Eufemia's Thirteenth Feather (1977)
Apolonia and Eufemia discovered a cosmic hole, an entry gate to other worlds, and decide to embark on an expedition. Thus begins an unusual story featuring a number of wacky characters: Bromba, Gluś, Psztymucel Nulek, My Mother's Pet, Fikander and Malwinka. The comic book is the work of Maciej Wojtyszek with illustrations by Grażyna Dłużniewska.
Antresolka profesorka Nerwosolka (1985)
Professor Nerwosolka and his faithful maid Entomologia take part in crazy adventures. This time they discovered a sleeping kingdom with plants resembling Willy Wonka's purple-coloured Nerds candy. The Professor and the maid must face Lord Hokus-Pokus who wants to take over the whole comic book, and fight a resolute book worm who wants to eat up the story.
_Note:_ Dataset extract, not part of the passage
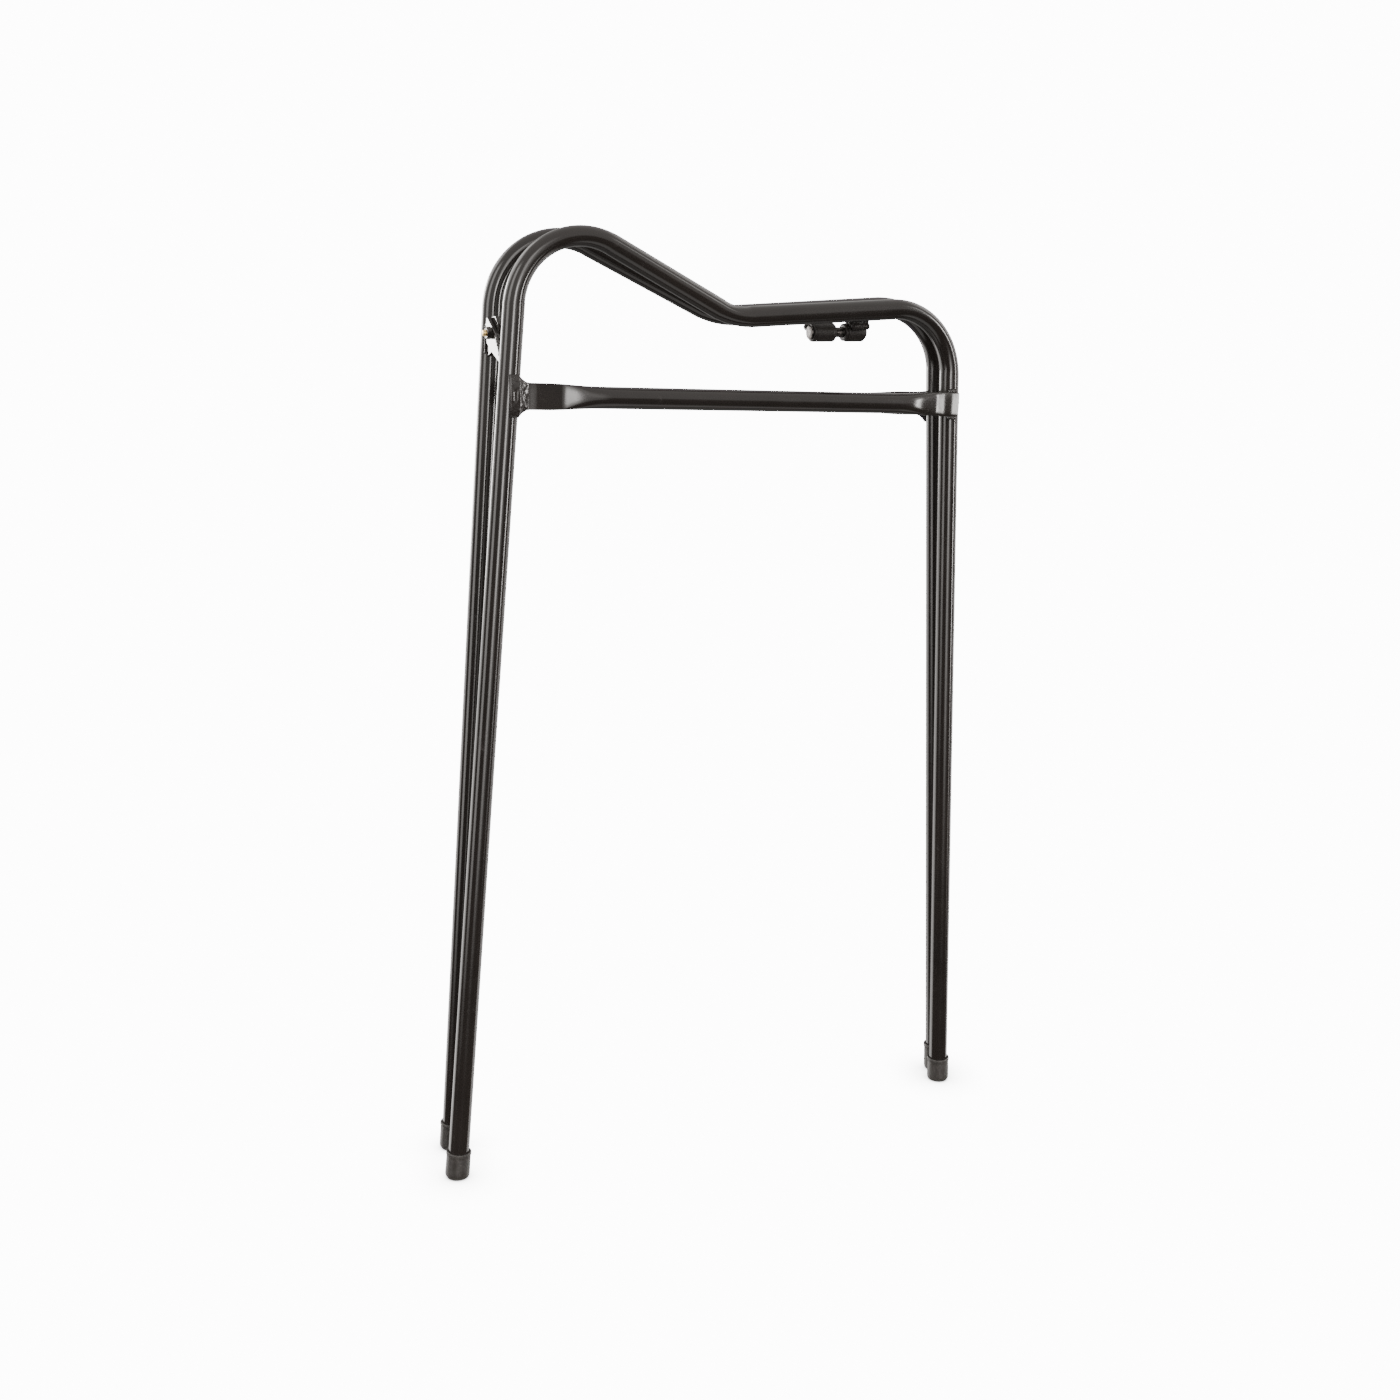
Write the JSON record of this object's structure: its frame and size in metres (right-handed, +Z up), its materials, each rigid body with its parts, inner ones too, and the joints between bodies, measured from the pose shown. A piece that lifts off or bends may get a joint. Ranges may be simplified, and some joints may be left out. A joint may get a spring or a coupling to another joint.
{
  "type": "folding saddle stand",
  "caption": "Folding saddle stand of bent round tube: hinged frames with a saddle-shaped top rail, flattened crossbars and rubber foot caps, stored folded.",
  "frame": {"origin": "centre of the bounding box on the floor plane, between the four feet", "axes": "+X along the stand from the hump end to the low cantle end, +Y from the front frame to the rear frame, +Z up"},
  "size_m": [0.6042, 0.1078, 0.9037],
  "materials": {
    "black_paint": "glossy black enamel with a faint orange peel",
    "painted_weld": "black enamel over a rough weld bead",
    "foot_rubber": "matte moulded black rubber",
    "yellow_zinc": "yellow passivated zinc plate",
    "dark_steel": "dark oxide with paint overspray",
    "bright_zinc": "bright zinc plate"
  },
  "bodies": {
    "front_frame": {"front_frame_tube": "black_paint", "front_crossbar": "black_paint", "front_hinge_plate": "black_paint", "front_hinge_sleeve": "black_paint", "left_hinge_bolt": "yellow_zinc", "left_hinge_nut": "dark_steel", "left_head_washer": "bright_zinc", "right_hinge_pin": "dark_steel", "right_pin_washer": "black_paint", "front_left_foot_cap": "foot_rubber", "front_right_foot_cap": "foot_rubber", "front_bar_left_weld": "painted_weld", "front_bar_right_weld": "painted_weld", "front_plate_weld": "painted_weld", "front_sleeve_weld": "painted_weld"},
    "rear_frame": {"rear_frame_tube": "black_paint", "rear_crossbar": "black_paint", "rear_hinge_plate": "black_paint", "rear_hinge_sleeve": "black_paint", "rear_left_foot_cap": "foot_rubber", "rear_right_foot_cap": "foot_rubber", "rear_bar_left_weld": "painted_weld", "rear_bar_right_weld": "painted_weld", "rear_plate_weld": "painted_weld", "rear_sleeve_weld": "painted_weld"}
  },
  "joints": [
    {"name": "fold_hinge", "type": "hinge", "parent": "front_frame", "child": "rear_frame", "pos_m": [-0.2531, 0, 0.8048], "axis": [0.9993, 0, 0.0363], "range_deg": [0, 28]}
  ]
}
Antresolka profesorka Nerwosolka (translated as Professor Nerwosolka's Mezzanine) comes from the same creative genius as Orient Man.
Tadeusz Baranowski also created a colouring comic book called In Desert and Jaw, a cunning play on words on a classic of Polish literature: Henryk Sienkiewicz's In Desert and Wilderness.
You had better be careful, because a strangler prowls in this booklet...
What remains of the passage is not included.